Bis 2020 wollen fast alle führenden Schokoladenhersteller nur noch nachhaltigen beziehungsweise zertifizierten Kakao verwenden, auch Fairtrade-Kakao wird beliebter. Zwar werden die Arbeitsbedingungen dadurch mancherorts verbessert, doch auch solche Programme sind nicht ausreichend. So liegt dem »Kakaobarometer 2015« zufolge der Mindestpreis für Fairtrade-Kakao seit Jahren unter dem Weltmarktpreis. Auch bei den verschiedenen Zertifikaten für nachhaltige Produkte unterscheiden sich die zugrundeliegenden Standards und die Kontrollen zu ihrer Einhaltung sind lückenhaft.
Der Kakao- und Schokoladenmarkt ist stark konzentriert, einige wenige Unternehmen teilen die verschiedenen Sparten unter sich auf. So dominieren etwa das schweizerisch-belgische Unternehmen Barry Callebaut und der Multi Cargill mit Hauptsitz in den USA zusammen etwa drei Viertel des Marktes für Industrieschoko­lade.

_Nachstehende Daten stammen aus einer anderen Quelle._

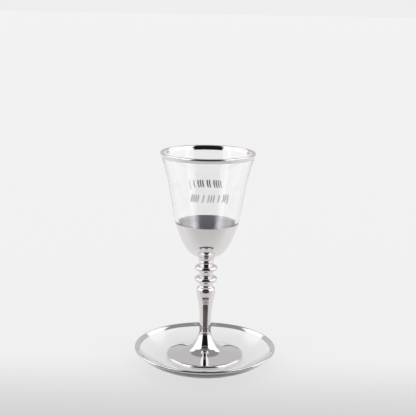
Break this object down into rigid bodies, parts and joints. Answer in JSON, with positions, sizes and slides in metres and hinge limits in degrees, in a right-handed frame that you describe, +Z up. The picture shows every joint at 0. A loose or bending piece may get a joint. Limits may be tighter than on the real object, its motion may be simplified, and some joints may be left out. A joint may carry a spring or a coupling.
{
  "type": "kiddush cup",
  "caption": "Tall-stemmed glass goblet with a silver-coated lower bowl, knopped stem and broad foot, resting on a shallow round glass dish with a coated rim.",
  "frame": {"origin": "centre of the dish's underside, on the surface that it stands on", "axes": "+Z up along the axis that the goblet and the dish share; -Y is the side that faces a viewer, +X is to the viewer's right"},
  "size_m": [0.1064, 0.1064, 0.1604],
  "materials": {
    "clear_glass": "clear pressed glass, polished",
    "silver_coat": "thin silver-coloured mirror coat on the glass"
  },
  "bodies": {
    "root": {"goblet": "clear_glass", "plate": "clear_glass"}
  },
  "joints": []
}
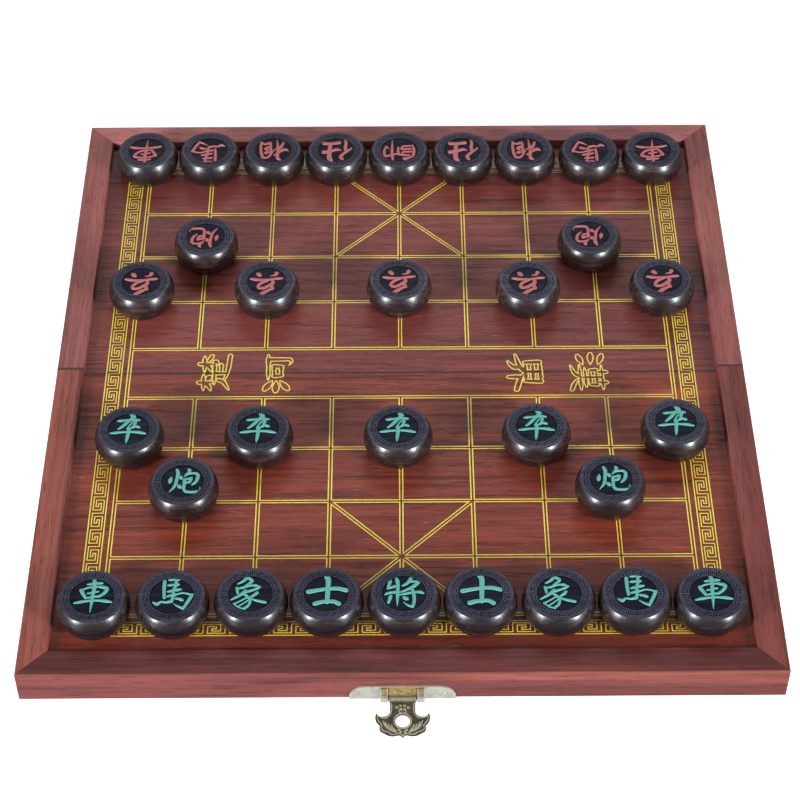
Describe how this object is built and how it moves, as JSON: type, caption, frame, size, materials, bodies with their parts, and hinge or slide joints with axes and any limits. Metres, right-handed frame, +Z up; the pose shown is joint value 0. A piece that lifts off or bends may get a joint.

NGOs kritisieren, dass die den Kakaosektor dominierenden Unternehmen trotz ihrer Marktmacht die Verantwortung für die Arbeitsbedingungen in den Produktionsländern und die niedrigen Preise für die Bäuerinnen und Bauern von sich weisen. Vom Verkaufspreis einer Tafel Schokolade gehen dem Institut Südwind zufolge 70 Prozent an die Kakao- und Schokoladenunternehmen, an den Zwischen- und Einzelhandel jeweils 17 Prozent; die Kakaobäuerinnen und -bauern erhalten gerade einmal sechs Prozent. Gewerkschaftliche Netzwerke wie Cocoanet.eu setzen sich für faire Preise für Kakaobauern und die Einhaltung von Arbeiterrechten ein – auch in der europäischen Schokoladenindustrie, denn dort herrschen ebenfalls oft prekäre Arbeitsverhältnisse. So kritisiert das Netzwerk unter anderem Leiharbeit, niedrige Löhne und befristete Arbeitsverhältnisse.

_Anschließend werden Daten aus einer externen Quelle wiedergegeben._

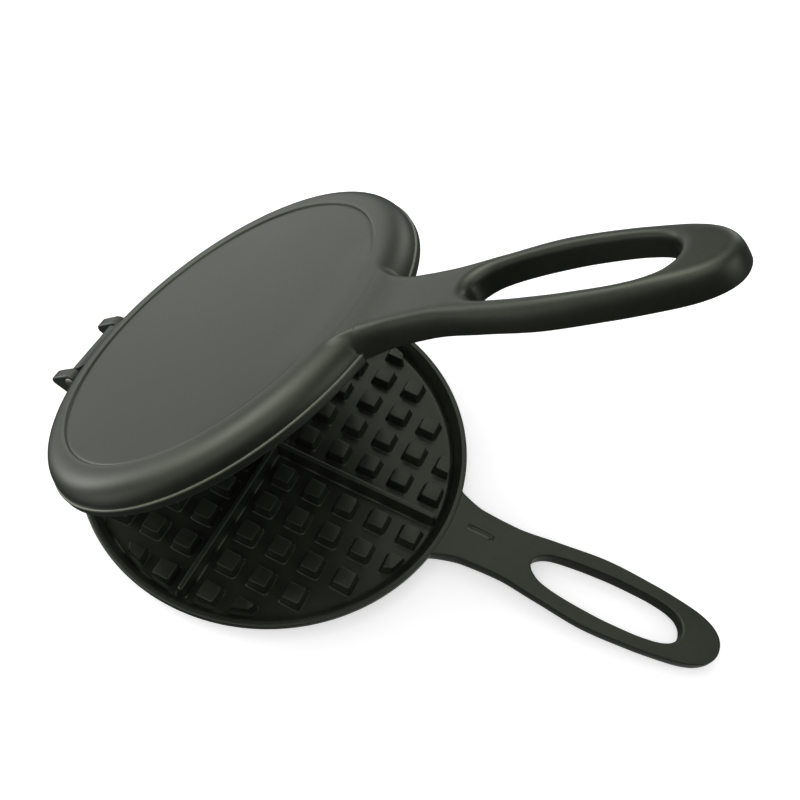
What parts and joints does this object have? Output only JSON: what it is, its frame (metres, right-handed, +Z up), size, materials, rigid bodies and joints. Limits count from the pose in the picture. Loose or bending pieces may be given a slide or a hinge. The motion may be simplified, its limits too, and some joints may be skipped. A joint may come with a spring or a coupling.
{
  "type": "stovetop waffle iron",
  "caption": "Round cast iron waffle iron for a stovetop, standing open on its pinned hinge, with a grid of pegs in each plate and slotted loop handles.",
  "frame": {"origin": "on the surface the iron stands on, under the middle of its length from ear tip to handle tip", "axes": "+X from the plate towards the handle tips, +Y along the hinge pin, +Z up"},
  "size_m": [0.347, 0.19, 0.2348],
  "materials": {
    "seasoned_iron": "seasoned satin black",
    "pin_steel": "dulled steel"
  },
  "bodies": {
    "lower": {"lower_half": "seasoned_iron", "hinge_pin": "pin_steel"},
    "upper": {"upper_half": "seasoned_iron"}
  },
  "joints": [
    {"name": "lid", "type": "hinge", "parent": "lower", "child": "upper", "pos_m": [-0.16, 0, 0.0176], "axis": [0, -1, 0], "range_deg": [-39.15, 70.7]}
  ]
}
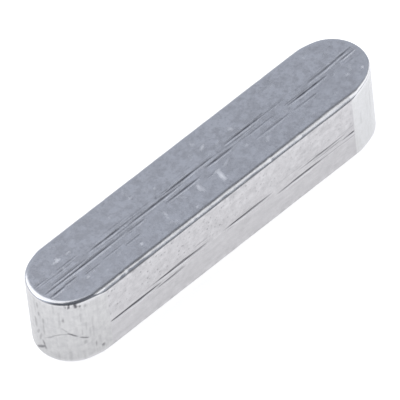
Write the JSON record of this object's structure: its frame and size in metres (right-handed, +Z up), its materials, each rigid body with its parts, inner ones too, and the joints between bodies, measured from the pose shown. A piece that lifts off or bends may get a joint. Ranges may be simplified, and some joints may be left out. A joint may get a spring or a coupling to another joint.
{
  "type": "parallel key",
  "caption": "Square-section steel parallel key with round ends, a loose machine key that locks a hub to a shaft.",
  "frame": {"origin": "middle of the bottom face", "axes": "+X along the key, +Y across it between the driving flanks, +Z up out of the keyway"},
  "size_m": [0.025, 0.005, 0.005],
  "materials": {
    "drawn_steel": "bright cold-drawn and tumbled, with draw lines along the faces and milled ends"
  },
  "bodies": {
    "root": {"parallel_key": "drawn_steel"}
  },
  "joints": []
}
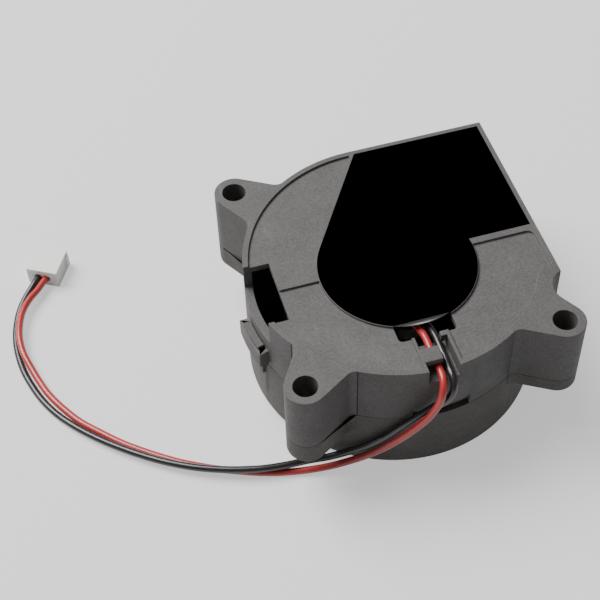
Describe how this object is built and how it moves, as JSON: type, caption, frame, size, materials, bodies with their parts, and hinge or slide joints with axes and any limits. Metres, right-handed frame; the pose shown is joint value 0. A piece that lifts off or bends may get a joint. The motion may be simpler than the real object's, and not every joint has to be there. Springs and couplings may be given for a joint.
{
  "type": "dc blower fan",
  "caption": "Square radial blower fan: scroll case in two snapped halves, three mounting ears, external-rotor motor turning an impeller, side air outlet, two leads with a small connector.",
  "frame": {"origin": "centre of the case's outline, on the plane of the inlet cover's outer face", "axes": "+Z to the label side, +X out of the air outlet, +Y to the straight wall of the outlet duct"},
  "size_m": [0.0719, 0.0543, 0.02],
  "materials": {
    "case_plastic": "fine spark texture, dark grey",
    "cover_plastic": "fine spark texture, dark grey",
    "label_film": "semi-gloss film, plain white with a plain olive band and a plain blue panel",
    "impeller_plastic": "satin black",
    "yoke_steel": "zinc plated",
    "magnet": "bonded ferrite, dark grey",
    "shaft_steel": "ground and polished",
    "oil_ring_rubber": "matte black",
    "bearing_bronze": "sintered bronze",
    "washer_nylon": "translucent white",
    "clip_nylon": "natural",
    "core_steel": "laminated sheet steel",
    "insulator_nylon": "natural nylon",
    "enamelled_wire": "enamelled copper, glossy",
    "tinned_pin": "tinned",
    "board_laminate": "green solder mask",
    "chip_epoxy": "matte black",
    "capacitor_ceramic": "ceramic brown",
    "solder": "bright solder",
    "red_pvc": "glossy PVC insulation",
    "black_pvc": "glossy PVC insulation",
    "connector_nylon": "natural white nylon",
    "tinned_contact": "tinned phosphor bronze"
  },
  "bodies": {
    "case": {"frame": "case_plastic", "cover": "cover_plastic", "label": "label_film", "sleeve_bearing": "bearing_bronze", "thrust_washer": "washer_nylon", "stator_core": "core_steel", "upper_insulator": "insulator_nylon", "lower_insulator": "insulator_nylon", "coil_1": "enamelled_wire", "coil_2": "enamelled_wire", "coil_3": "enamelled_wire", "coil_4": "enamelled_wire", "winding_pins": "tinned_pin", "circuit_board": "board_laminate", "hall_sensor": "chip_epoxy", "driver_chip": "chip_epoxy", "capacitor": "capacitor_ceramic", "solder_joints": "solder", "red_lead": "red_pvc", "black_lead": "black_pvc", "connector_housing": "connector_nylon", "crimp_terminals": "tinned_contact"},
    "rotor": {"impeller": "impeller_plastic", "rotor_yoke": "yoke_steel", "ring_magnet": "magnet", "shaft": "shaft_steel", "oil_ring": "oil_ring_rubber", "retaining_clip": "clip_nylon"}
  },
  "joints": [
    {"name": "rotor_spin", "type": "hinge", "parent": "case", "child": "rotor", "pos_m": [0.0007, -0.0018, 0.01], "axis": [0, 0, -1], "continuous": true}
  ]
}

Als existenzsicherndes Einkommen für Kakaobäuerinnen und -bauern in der Côte d’Ivoire geht das »Kakaobarometer 2015« von drei US-Dollar (2,70 Euro) pro Tag aus. Dafür könnten sie sich eine Tafel Côte d’Or in einem belgischen Supermarkt leisten. Schmecken tut sie allemal.